2. The risk-reward trade-off isn't worth it or sustainable for private funders. 

While many PFS projects have had a mix of private and philanthropic funders, private interest may be unsustainable due to insufficient financial returns relative to risk. Because PFS is a new tool, it has attracted considerable public and political attention. As a result, funders may be willing to accept relatively low returns in exchange for public relations wins with shareholders, consumers, and policymakers. Additionally, philanthropies have played a large role in helping private funders mitigate risks. Philanthropies’ involvement—through blended capital and other means—is often seen as “catalytic” and without it, private funders may avoid investing in PFS projects altogether.

For this reason, some suggest that the future of PFS will rely increasingly on philanthropic funders, rather than for-profit ones. But there are also reasons to be skeptical of this concern.

First, as PFS grows, the field will likely develop more and better tools to help appraise, manage, and mitigate risk. This will enable parties to enter project negotiations better informed of what an appropriate return might be relative to the risk and to identify lower-cost solutions to reduce or offset that risk. Further, the field may discover a “sweet spot” of project risk high enough to encourage governments to pursue PFS but low enough for them to afford potential outcome payments. Interventions with a good evidence base but without proven successful application in the specific location might be good candidates for this target risk level.

Second, while it’s unlikely governments will be willing or able to offer higher returns in the near future, private funders, particularly impact funders, may accept the fact that PFS projects yield less than many other investments with similar risk, in favor of a double bottom line—the potential to reap both social and economic returns.

Third, banks are just beginning to explore the potential of PFS projects to satisfy Community Reinvestment Act (CRA) requirements. If PFS projects are considered a valid investment to meet CRA, this would increase banks’ tolerance for lower returns through PFS. , While this could raise concern if it diverts CRA funds from other worthy investments, an increase in CRA-eligible investments presents an opportunity that would enable flexibility and innovation in this space.  

3. PFS projects measure the wrong outcomes. 

One of the strongest critiques of PFS is the idea that PFS encourages measurement of the wrong outcomes—that is, outcomes that are easily measured and quantifiable instead of outcomes that are harder to identify or take years to manifest.

This concern channels the warning of Campbell’s Law: "The more any quantitative social indicator is used for social decision-making, the more subject it will be to corruption pressures and the more apt it will be to distort and corrupt the social processes it is intended to monitor."

This is certainly a risk and, although not specific to PFS, is one that PFS is particularly exposed to because it emphasizes measurable outcomes. However, just because governments run the risk of measuring the wrong outcomes doesn’t mean the practice of measuring outcomes is itself bad.
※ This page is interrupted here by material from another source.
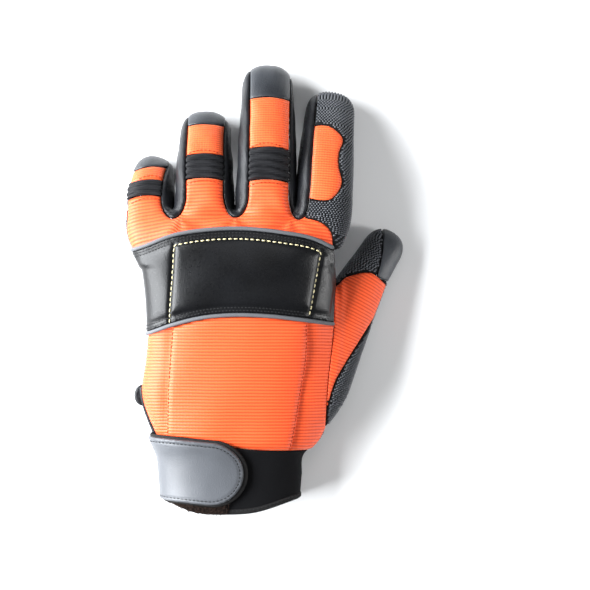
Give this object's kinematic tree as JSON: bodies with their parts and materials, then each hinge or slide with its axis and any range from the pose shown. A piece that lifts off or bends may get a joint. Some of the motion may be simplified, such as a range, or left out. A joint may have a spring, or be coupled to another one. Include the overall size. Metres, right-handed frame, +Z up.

Indeed, it is a substantial positive step for governments to start measuring the outcomes of their spending—something that is rarely, if ever, done in most jurisdictions.

Government and other stakeholders need to be careful about how they decide to measure success, and select outcomes in a way that is transparent, evidence-based, and informed by subject-matter and evaluation experts. Another way some governments have lessened the potentially perverse impact of measuring the wrong outcomes is by evaluating the project’s success using several carefully selected outcomes, even if the outcome payments are determined only using one or two.